Keep to the lines between the one holding "revolve(wire.sketch, axis=Axis(axis.origin, axis.y_dir))" and the one holding "from mathutils import Matrix, Vector", inclusive, and write them out exactly.
** Start DATA SECTION **
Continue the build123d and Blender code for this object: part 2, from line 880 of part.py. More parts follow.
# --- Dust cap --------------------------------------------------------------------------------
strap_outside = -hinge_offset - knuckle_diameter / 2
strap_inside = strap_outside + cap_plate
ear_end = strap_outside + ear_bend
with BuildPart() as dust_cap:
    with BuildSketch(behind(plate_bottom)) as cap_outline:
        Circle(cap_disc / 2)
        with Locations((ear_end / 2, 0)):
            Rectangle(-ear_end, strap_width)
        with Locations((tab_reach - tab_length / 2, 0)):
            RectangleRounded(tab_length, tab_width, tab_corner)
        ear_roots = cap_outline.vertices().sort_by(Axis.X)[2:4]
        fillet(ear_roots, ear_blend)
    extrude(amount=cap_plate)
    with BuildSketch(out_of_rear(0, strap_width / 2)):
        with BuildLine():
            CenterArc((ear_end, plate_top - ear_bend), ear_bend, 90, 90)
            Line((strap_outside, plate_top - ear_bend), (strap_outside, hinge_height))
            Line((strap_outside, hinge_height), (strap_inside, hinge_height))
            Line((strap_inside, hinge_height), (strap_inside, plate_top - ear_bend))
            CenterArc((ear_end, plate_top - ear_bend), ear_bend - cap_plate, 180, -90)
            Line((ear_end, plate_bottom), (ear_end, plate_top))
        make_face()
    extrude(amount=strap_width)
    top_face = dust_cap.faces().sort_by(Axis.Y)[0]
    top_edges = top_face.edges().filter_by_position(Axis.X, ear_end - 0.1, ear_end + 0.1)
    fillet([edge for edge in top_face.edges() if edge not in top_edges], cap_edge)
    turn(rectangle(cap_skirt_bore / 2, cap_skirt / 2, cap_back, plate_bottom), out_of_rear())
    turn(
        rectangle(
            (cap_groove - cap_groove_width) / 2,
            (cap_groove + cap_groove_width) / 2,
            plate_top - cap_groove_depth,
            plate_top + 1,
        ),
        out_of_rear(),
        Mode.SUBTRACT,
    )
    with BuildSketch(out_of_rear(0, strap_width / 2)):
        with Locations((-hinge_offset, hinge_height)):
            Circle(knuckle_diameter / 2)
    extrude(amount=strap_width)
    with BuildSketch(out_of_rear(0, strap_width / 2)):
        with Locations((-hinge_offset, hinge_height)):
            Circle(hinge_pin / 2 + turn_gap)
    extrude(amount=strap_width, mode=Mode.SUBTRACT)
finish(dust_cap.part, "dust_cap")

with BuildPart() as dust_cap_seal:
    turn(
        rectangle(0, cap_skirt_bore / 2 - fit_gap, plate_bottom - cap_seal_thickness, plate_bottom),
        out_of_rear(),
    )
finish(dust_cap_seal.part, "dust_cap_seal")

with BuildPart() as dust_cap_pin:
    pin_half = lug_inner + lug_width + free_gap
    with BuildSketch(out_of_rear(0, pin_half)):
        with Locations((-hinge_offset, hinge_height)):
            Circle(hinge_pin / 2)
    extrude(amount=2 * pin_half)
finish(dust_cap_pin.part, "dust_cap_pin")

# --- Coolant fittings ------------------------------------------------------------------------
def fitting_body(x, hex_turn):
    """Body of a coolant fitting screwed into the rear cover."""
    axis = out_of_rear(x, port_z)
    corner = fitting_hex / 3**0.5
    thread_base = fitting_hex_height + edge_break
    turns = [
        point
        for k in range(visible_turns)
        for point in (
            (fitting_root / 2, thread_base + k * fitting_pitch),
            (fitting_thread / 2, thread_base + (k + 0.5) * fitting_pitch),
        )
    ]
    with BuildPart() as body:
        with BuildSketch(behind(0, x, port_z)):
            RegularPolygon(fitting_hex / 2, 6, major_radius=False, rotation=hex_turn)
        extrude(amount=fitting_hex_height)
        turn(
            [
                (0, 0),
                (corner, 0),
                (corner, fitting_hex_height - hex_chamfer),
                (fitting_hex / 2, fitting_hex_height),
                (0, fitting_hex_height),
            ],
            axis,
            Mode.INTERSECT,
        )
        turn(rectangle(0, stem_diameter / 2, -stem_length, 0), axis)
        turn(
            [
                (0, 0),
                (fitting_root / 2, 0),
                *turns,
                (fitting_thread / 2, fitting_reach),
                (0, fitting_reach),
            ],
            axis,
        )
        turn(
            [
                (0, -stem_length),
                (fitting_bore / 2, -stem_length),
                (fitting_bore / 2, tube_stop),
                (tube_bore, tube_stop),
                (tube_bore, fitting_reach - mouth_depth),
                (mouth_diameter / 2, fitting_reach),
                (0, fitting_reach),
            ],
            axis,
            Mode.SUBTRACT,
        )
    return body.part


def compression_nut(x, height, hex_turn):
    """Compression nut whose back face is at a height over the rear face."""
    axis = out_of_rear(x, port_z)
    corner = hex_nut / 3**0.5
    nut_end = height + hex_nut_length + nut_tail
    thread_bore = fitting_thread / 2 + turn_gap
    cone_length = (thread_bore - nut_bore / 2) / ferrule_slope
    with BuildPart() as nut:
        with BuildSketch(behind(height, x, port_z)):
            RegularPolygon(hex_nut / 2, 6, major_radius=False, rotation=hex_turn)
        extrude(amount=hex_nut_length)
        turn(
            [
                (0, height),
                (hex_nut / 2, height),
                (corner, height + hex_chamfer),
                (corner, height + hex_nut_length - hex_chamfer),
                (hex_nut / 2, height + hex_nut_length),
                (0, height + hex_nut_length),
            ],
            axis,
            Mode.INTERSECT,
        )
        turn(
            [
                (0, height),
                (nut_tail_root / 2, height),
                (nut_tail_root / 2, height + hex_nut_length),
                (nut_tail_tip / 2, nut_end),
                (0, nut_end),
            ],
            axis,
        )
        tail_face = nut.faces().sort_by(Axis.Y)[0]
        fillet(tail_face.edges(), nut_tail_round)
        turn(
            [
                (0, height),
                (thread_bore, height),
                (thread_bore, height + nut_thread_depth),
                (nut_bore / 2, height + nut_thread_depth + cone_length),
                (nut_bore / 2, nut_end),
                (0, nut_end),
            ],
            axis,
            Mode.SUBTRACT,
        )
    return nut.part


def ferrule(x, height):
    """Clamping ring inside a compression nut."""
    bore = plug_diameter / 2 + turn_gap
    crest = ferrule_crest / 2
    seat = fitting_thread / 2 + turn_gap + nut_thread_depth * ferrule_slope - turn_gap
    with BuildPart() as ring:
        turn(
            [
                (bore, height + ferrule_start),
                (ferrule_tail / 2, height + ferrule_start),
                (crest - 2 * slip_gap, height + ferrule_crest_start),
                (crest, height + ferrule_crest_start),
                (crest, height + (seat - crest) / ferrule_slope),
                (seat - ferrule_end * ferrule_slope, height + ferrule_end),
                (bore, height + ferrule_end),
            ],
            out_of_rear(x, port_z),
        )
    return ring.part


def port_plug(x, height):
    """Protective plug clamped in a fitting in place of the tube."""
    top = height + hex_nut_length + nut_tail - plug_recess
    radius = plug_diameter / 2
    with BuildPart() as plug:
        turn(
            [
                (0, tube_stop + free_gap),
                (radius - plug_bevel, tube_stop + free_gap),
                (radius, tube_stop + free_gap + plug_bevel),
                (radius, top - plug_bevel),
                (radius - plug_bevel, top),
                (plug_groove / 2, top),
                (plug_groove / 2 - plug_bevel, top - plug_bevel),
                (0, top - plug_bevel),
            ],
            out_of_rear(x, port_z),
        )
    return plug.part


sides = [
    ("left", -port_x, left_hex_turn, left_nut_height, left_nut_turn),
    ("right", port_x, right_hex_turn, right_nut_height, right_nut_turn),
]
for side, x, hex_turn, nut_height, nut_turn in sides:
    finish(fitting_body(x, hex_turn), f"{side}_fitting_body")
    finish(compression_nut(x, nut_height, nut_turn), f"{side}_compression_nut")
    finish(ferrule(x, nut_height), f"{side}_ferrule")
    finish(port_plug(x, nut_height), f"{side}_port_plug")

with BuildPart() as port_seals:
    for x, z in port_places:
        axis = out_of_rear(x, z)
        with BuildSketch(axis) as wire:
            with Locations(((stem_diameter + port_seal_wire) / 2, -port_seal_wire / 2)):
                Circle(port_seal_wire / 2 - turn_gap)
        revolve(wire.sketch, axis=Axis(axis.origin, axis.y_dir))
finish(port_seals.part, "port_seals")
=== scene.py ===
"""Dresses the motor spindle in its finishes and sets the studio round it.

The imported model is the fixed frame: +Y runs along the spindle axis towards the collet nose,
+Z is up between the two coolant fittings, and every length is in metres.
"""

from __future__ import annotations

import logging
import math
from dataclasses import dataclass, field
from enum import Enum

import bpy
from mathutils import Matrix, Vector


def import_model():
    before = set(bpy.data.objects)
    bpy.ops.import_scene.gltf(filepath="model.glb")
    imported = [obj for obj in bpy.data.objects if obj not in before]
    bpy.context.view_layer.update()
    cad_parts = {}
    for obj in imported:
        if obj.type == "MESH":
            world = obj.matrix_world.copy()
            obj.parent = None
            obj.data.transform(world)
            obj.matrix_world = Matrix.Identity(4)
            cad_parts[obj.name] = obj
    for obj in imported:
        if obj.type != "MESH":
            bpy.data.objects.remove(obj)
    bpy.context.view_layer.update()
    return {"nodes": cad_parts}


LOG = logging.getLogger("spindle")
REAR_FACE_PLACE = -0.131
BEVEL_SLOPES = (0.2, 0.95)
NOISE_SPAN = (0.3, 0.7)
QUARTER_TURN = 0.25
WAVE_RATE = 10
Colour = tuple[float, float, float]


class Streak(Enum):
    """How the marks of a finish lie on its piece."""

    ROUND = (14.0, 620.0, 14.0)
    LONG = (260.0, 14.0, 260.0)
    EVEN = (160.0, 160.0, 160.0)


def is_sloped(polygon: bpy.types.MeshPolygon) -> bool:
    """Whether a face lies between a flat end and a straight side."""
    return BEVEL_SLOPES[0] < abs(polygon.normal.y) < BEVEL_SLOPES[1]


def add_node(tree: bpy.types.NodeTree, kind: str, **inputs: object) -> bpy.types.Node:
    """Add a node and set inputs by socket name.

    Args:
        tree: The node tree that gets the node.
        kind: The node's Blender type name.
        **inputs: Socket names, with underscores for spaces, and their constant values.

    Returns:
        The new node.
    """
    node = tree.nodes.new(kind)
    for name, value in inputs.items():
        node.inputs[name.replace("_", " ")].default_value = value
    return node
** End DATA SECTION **
REPLY.
        revolve(wire.sketch, axis=Axis(axis.origin, axis.y_dir))
finish(port_seals.part, "port_seals")
=== scene.py ===
"""Dresses the motor spindle in its finishes and sets the studio round it.

The imported model is the fixed frame: +Y runs along the spindle axis towards the collet nose,
+Z is up between the two coolant fittings, and every length is in metres.
"""

from __future__ import annotations

import logging
import math
from dataclasses import dataclass, field
from enum import Enum

import bpy
from mathutils import Matrix, Vector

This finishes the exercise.